[Entries with parts and joints]
-- -- --
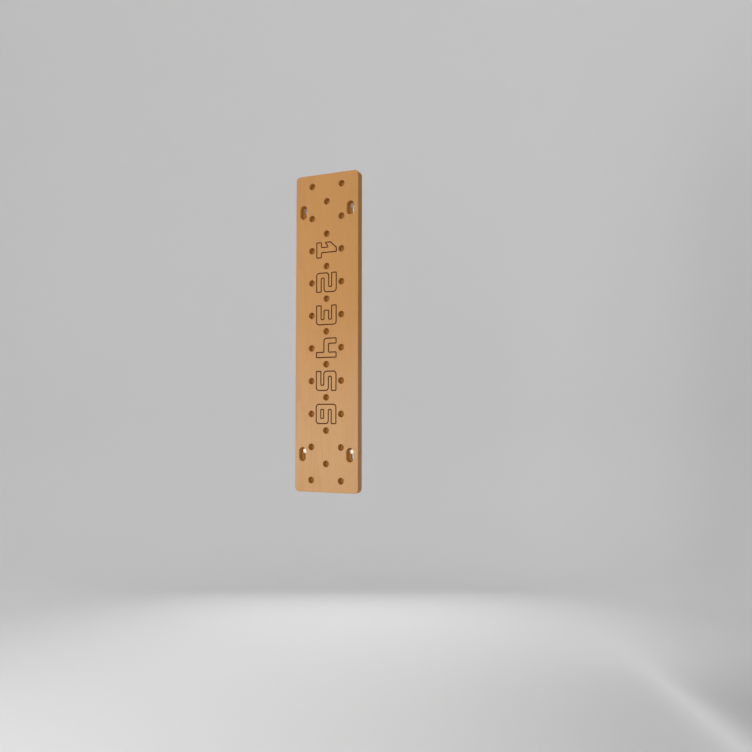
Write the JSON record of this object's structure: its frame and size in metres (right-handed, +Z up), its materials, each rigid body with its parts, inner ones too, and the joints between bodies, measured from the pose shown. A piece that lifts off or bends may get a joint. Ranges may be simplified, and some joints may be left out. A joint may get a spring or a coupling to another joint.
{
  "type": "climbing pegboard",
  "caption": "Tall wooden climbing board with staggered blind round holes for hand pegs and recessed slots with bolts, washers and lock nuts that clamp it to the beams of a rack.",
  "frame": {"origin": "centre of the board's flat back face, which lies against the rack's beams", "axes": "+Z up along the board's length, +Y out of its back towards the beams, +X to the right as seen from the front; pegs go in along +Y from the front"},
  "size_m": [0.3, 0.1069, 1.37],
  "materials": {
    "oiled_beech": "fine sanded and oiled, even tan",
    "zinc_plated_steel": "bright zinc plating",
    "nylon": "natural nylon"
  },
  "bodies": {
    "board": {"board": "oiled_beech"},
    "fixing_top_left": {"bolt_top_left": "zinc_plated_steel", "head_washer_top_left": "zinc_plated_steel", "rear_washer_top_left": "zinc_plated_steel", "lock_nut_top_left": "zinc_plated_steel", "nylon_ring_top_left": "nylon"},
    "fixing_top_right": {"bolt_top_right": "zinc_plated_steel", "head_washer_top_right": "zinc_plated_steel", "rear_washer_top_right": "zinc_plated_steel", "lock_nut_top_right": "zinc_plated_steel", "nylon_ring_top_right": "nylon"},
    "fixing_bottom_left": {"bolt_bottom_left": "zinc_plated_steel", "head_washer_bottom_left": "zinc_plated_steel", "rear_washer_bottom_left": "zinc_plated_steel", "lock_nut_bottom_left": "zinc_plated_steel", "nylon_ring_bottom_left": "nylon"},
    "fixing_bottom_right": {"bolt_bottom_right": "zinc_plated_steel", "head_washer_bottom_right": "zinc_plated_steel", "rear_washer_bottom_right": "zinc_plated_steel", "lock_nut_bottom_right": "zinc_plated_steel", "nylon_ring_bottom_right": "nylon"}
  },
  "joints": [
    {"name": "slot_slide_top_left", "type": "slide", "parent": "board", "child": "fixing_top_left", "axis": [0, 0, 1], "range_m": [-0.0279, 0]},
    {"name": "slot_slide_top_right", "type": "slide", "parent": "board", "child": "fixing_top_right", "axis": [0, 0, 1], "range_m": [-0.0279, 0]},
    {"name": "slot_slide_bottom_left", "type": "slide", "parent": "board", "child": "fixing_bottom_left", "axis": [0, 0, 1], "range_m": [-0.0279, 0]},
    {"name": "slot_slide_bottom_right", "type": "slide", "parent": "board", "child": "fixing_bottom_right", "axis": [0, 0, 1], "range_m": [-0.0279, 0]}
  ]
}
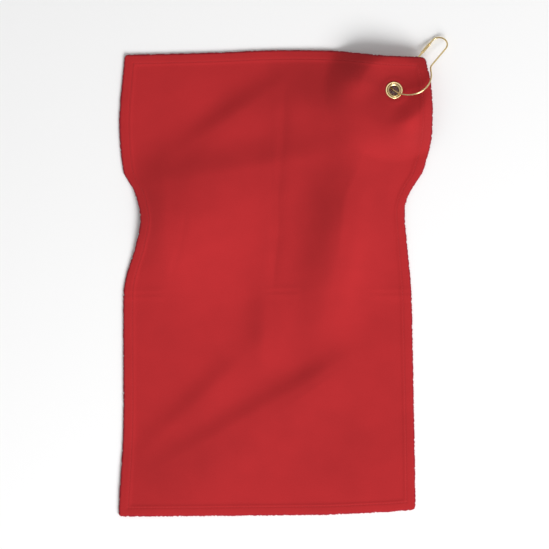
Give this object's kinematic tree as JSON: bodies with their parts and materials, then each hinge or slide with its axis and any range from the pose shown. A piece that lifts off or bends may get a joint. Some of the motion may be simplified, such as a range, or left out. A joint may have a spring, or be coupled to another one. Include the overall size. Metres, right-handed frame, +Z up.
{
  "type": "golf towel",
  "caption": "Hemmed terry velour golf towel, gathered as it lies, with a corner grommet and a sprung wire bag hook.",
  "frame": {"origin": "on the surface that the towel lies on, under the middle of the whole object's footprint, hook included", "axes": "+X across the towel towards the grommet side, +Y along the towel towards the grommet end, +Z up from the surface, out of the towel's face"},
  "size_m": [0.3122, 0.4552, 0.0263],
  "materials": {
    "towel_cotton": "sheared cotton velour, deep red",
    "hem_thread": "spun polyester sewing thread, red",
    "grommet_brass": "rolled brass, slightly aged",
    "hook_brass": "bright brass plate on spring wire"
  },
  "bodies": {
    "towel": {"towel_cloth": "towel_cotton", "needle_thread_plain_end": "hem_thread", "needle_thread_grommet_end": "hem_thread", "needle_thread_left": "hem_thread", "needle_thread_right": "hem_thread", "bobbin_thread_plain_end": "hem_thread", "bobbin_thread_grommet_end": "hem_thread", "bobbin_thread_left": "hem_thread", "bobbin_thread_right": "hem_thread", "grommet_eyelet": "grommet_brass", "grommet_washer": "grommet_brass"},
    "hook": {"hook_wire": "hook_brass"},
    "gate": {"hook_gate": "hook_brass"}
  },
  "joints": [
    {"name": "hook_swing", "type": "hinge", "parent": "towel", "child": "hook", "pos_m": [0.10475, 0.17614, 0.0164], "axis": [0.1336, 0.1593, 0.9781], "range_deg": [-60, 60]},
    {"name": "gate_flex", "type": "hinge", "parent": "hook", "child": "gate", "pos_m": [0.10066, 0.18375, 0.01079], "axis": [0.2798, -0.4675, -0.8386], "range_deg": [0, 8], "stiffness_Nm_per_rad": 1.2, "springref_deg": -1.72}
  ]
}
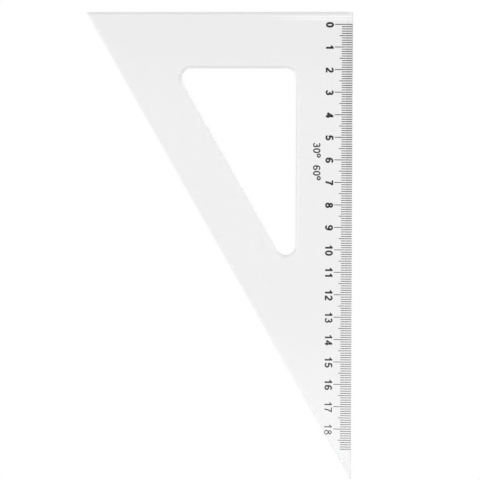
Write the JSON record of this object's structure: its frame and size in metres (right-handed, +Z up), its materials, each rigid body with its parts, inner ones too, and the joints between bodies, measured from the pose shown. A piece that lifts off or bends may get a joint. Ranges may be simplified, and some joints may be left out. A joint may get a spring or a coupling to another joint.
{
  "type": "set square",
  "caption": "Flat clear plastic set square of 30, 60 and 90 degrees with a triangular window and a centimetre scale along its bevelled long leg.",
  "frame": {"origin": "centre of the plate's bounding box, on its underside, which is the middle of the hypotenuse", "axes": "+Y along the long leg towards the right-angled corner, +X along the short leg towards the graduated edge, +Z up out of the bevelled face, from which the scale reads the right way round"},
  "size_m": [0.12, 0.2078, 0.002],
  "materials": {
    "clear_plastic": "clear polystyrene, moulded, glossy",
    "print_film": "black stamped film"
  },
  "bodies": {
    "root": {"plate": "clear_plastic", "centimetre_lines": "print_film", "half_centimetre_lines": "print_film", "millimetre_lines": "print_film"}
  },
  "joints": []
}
-- -- --
## [YOUR GOAL]
Output the full listing without altering anything.

## [THE ANSWER]
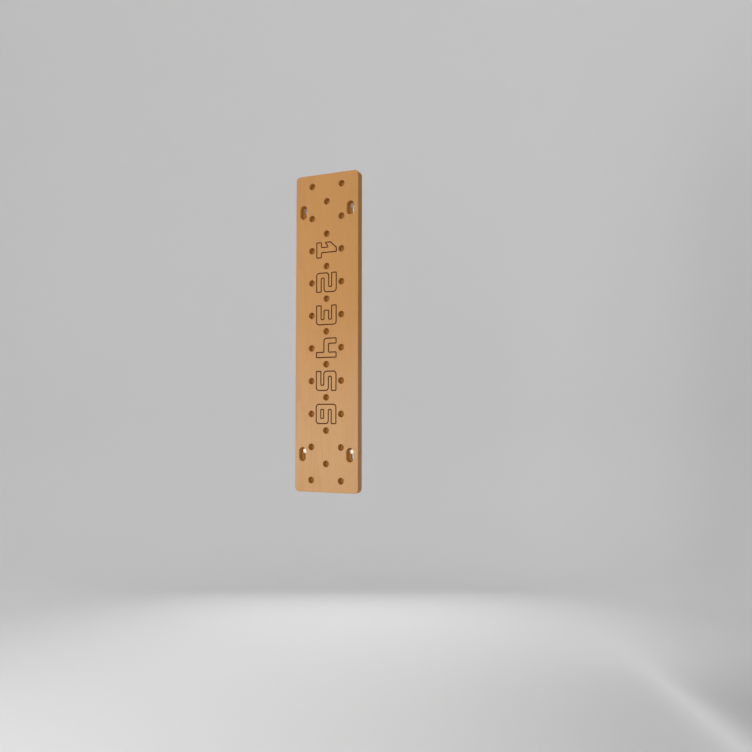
Write the JSON record of this object's structure: its frame and size in metres (right-handed, +Z up), its materials, each rigid body with its parts, inner ones too, and the joints between bodies, measured from the pose shown. A piece that lifts off or bends may get a joint. Ranges may be simplified, and some joints may be left out. A joint may get a spring or a coupling to another joint.
{
  "type": "climbing pegboard",
  "caption": "Tall wooden climbing board with staggered blind round holes for hand pegs and recessed slots with bolts, washers and lock nuts that clamp it to the beams of a rack.",
  "frame": {"origin": "centre of the board's flat back face, which lies against the rack's beams", "axes": "+Z up along the board's length, +Y out of its back towards the beams, +X to the right as seen from the front; pegs go in along +Y from the front"},
  "size_m": [0.3, 0.1069, 1.37],
  "materials": {
    "oiled_beech": "fine sanded and oiled, even tan",
    "zinc_plated_steel": "bright zinc plating",
    "nylon": "natural nylon"
  },
  "bodies": {
    "board": {"board": "oiled_beech"},
    "fixing_top_left": {"bolt_top_left": "zinc_plated_steel", "head_washer_top_left": "zinc_plated_steel", "rear_washer_top_left": "zinc_plated_steel", "lock_nut_top_left": "zinc_plated_steel", "nylon_ring_top_left": "nylon"},
    "fixing_top_right": {"bolt_top_right": "zinc_plated_steel", "head_washer_top_right": "zinc_plated_steel", "rear_washer_top_right": "zinc_plated_steel", "lock_nut_top_right": "zinc_plated_steel", "nylon_ring_top_right": "nylon"},
    "fixing_bottom_left": {"bolt_bottom_left": "zinc_plated_steel", "head_washer_bottom_left": "zinc_plated_steel", "rear_washer_bottom_left": "zinc_plated_steel", "lock_nut_bottom_left": "zinc_plated_steel", "nylon_ring_bottom_left": "nylon"},
    "fixing_bottom_right": {"bolt_bottom_right": "zinc_plated_steel", "head_washer_bottom_right": "zinc_plated_steel", "rear_washer_bottom_right": "zinc_plated_steel", "lock_nut_bottom_right": "zinc_plated_steel", "nylon_ring_bottom_right": "nylon"}
  },
  "joints": [
    {"name": "slot_slide_top_left", "type": "slide", "parent": "board", "child": "fixing_top_left", "axis": [0, 0, 1], "range_m": [-0.0279, 0]},
    {"name": "slot_slide_top_right", "type": "slide", "parent": "board", "child": "fixing_top_right", "axis": [0, 0, 1], "range_m": [-0.0279, 0]},
    {"name": "slot_slide_bottom_left", "type": "slide", "parent": "board", "child": "fixing_bottom_left", "axis": [0, 0, 1], "range_m": [-0.0279, 0]},
    {"name": "slot_slide_bottom_right", "type": "slide", "parent": "board", "child": "fixing_bottom_right", "axis": [0, 0, 1], "range_m": [-0.0279, 0]}
  ]
}
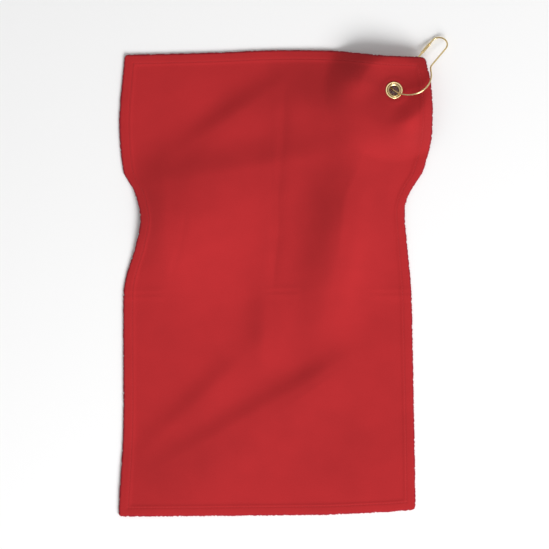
Give this object's kinematic tree as JSON: bodies with their parts and materials, then each hinge or slide with its axis and any range from the pose shown. A piece that lifts off or bends may get a joint. Some of the motion may be simplified, such as a range, or left out. A joint may have a spring, or be coupled to another one. Include the overall size. Metres, right-handed frame, +Z up.
{
  "type": "golf towel",
  "caption": "Hemmed terry velour golf towel, gathered as it lies, with a corner grommet and a sprung wire bag hook.",
  "frame": {"origin": "on the surface that the towel lies on, under the middle of the whole object's footprint, hook included", "axes": "+X across the towel towards the grommet side, +Y along the towel towards the grommet end, +Z up from the surface, out of the towel's face"},
  "size_m": [0.3122, 0.4552, 0.0263],
  "materials": {
    "towel_cotton": "sheared cotton velour, deep red",
    "hem_thread": "spun polyester sewing thread, red",
    "grommet_brass": "rolled brass, slightly aged",
    "hook_brass": "bright brass plate on spring wire"
  },
  "bodies": {
    "towel": {"towel_cloth": "towel_cotton", "needle_thread_plain_end": "hem_thread", "needle_thread_grommet_end": "hem_thread", "needle_thread_left": "hem_thread", "needle_thread_right": "hem_thread", "bobbin_thread_plain_end": "hem_thread", "bobbin_thread_grommet_end": "hem_thread", "bobbin_thread_left": "hem_thread", "bobbin_thread_right": "hem_thread", "grommet_eyelet": "grommet_brass", "grommet_washer": "grommet_brass"},
    "hook": {"hook_wire": "hook_brass"},
    "gate": {"hook_gate": "hook_brass"}
  },
  "joints": [
    {"name": "hook_swing", "type": "hinge", "parent": "towel", "child": "hook", "pos_m": [0.10475, 0.17614, 0.0164], "axis": [0.1336, 0.1593, 0.9781], "range_deg": [-60, 60]},
    {"name": "gate_flex", "type": "hinge", "parent": "hook", "child": "gate", "pos_m": [0.10066, 0.18375, 0.01079], "axis": [0.2798, -0.4675, -0.8386], "range_deg": [0, 8], "stiffness_Nm_per_rad": 1.2, "springref_deg": -1.72}
  ]
}
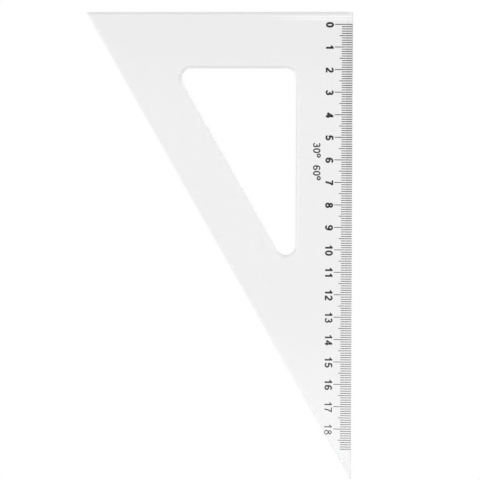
Write the JSON record of this object's structure: its frame and size in metres (right-handed, +Z up), its materials, each rigid body with its parts, inner ones too, and the joints between bodies, measured from the pose shown. A piece that lifts off or bends may get a joint. Ranges may be simplified, and some joints may be left out. A joint may get a spring or a coupling to another joint.
{
  "type": "set square",
  "caption": "Flat clear plastic set square of 30, 60 and 90 degrees with a triangular window and a centimetre scale along its bevelled long leg.",
  "frame": {"origin": "centre of the plate's bounding box, on its underside, which is the middle of the hypotenuse", "axes": "+Y along the long leg towards the right-angled corner, +X along the short leg towards the graduated edge, +Z up out of the bevelled face, from which the scale reads the right way round"},
  "size_m": [0.12, 0.2078, 0.002],
  "materials": {
    "clear_plastic": "clear polystyrene, moulded, glossy",
    "print_film": "black stamped film"
  },
  "bodies": {
    "root": {"plate": "clear_plastic", "centimetre_lines": "print_film", "half_centimetre_lines": "print_film", "millimetre_lines": "print_film"}
  },
  "joints": []
}